BESE's authority over non-public schools is further constrained by the United States Constitution. The United States Supreme Court has held that the First and Fourteenth Amendments prevent the state from intruding into family decisions in the areas of religious freedom and parental control over the rearing of children.
The right of parents to choose the means and methods whereby their children may be educated free from unreasonable or excessive government interference is a liberty protected by the Fourteenth Amendment. In Pierce v. Society of Sisters,268 U.S. 510, 45 S.Ct. 571, 69 L.Ed. 1070 (1925), the Court set forth the following:
Under the doctrine of Meyer v. Nebraska,262 U.S. 390, 43 S.Ct. 625, 67 L.Ed. 1042, 29 A.L.R. 1446, we think it entirely plain that the Act of 1922 unreasonably interferes with the liberty of parents and guardians to direct the upbringing and education of children under their control. As often heretofore pointed out, rights guaranteed by the Constitution may not be abridged by legislation which has no reasonable relation to some purpose within the competency of the state. The fundamental theory of liberty upon which all governments in this Union repose excludes any general power of the state to standardize its children by forcing them to accept instruction from public teachers only. The child is not the mere creature of the state; those who nurture him and direct his destiny have the right, coupled with the high duty, to recognize and prepare him for additional obligations.
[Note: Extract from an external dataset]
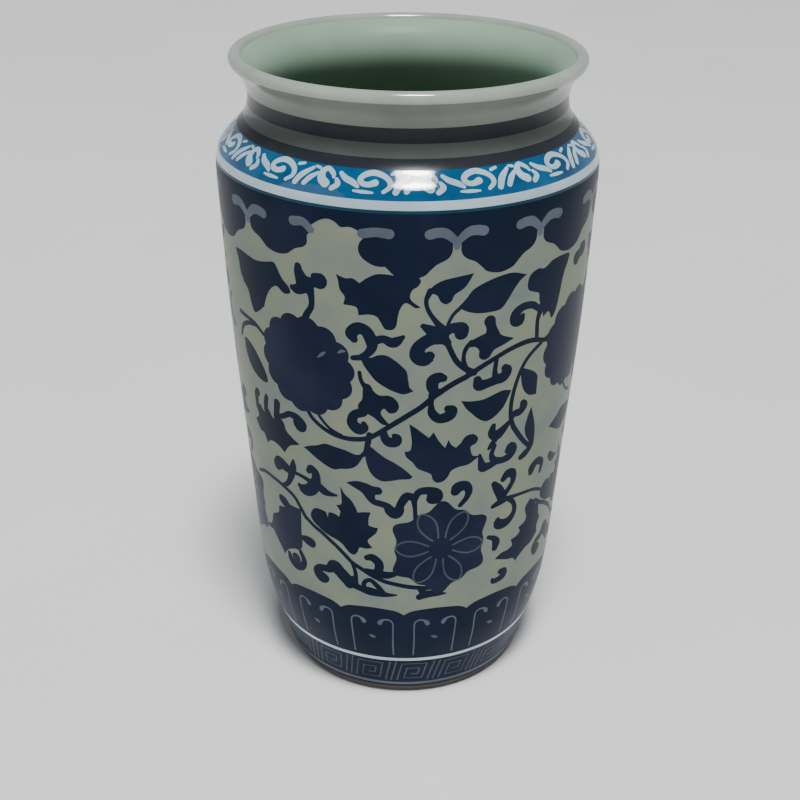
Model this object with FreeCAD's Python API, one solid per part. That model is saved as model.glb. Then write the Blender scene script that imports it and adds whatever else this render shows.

Pierce, 268 U.S. at 534-35, 45 S.Ct. at 573.
The Court reaffirmed the constitutional right of parental choice in Wisconsin v. Yoder,406 U.S. 205, 92 S.Ct. 1526, 32 L.Ed.2d 15 (1972). Therein the Court acknowledged that the state may "impose reasonable regulations for the control and duration of basic education." Id. at 213, 92 S.Ct. at 1532. However, the Court limited this power by observing that reasonable regulations must "yield to the right of parents to provide an equivalent education in a privately operated system." Id. The Court then concluded:
[t]hus, a State's interest in universal education, however highly we rank it, is not totally free from a balancing process when it impinges on fundamental rights and interests, such as those specifically protected by the Free Exercise Clause of the First Amendment, and the traditional interest of parents with respect to the religious upbringing of their children so long as they, in the words of Pierce, "prepare [them] for additional obligations."